There are several codas to this tale. There was, in fact, a fourth drawing—the best of the group. I was so enchanted by his sketches, I proposed that he draw for us at Vanity Fair a portrait of Coco Chanel to run with my story. The idea was to freshen up the layouts, as otherwise the article was to be illustrated predominantly by archival black-and-white pictures. Back in New York, I received the drawing: a bust-length likeness of the great woman, made up with red lipstick and rosy cheeks, and wearing a hat. I loved it, but it did not end up in the layout of the story. The V.F. art director returned it to me, and I took it to the framer. It took a pride of place on my wall. But not for long. Lagerfeld decided he wanted it back, so I quickly returned it to him, overnight by DHL. Lagerfeld giveth—and he taketh away.

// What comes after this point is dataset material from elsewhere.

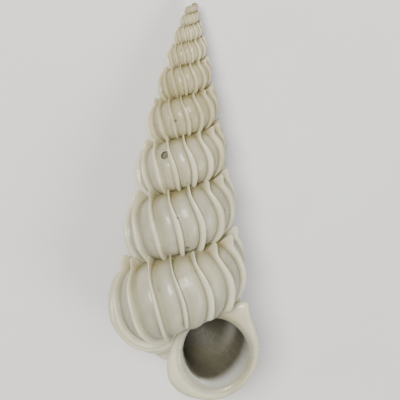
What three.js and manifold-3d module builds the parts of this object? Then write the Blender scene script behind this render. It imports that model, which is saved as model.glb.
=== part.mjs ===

Our associations dwindled during the succeeding years, though we corresponded and encountered each other again multiple times. We communicated for several more, much shorter pieces I did on Chanel, and I was always surprised by how irreverent he could be about the house that employed him, and about the profession of couturier in general. In fact, a year ago I wrote a V.F. Portrait” about him, in which he referred to himself, in spite of the 17 collections he conjured up a year, as “nearly lazy.” In the article, I suggested that whatever else he was destined to accomplish, it would have to occur in this lifetime. About the prospect of reincarnation—as a Birman cat, or as any other known species on the planet Earth—he said, “I prefer not to return at all!”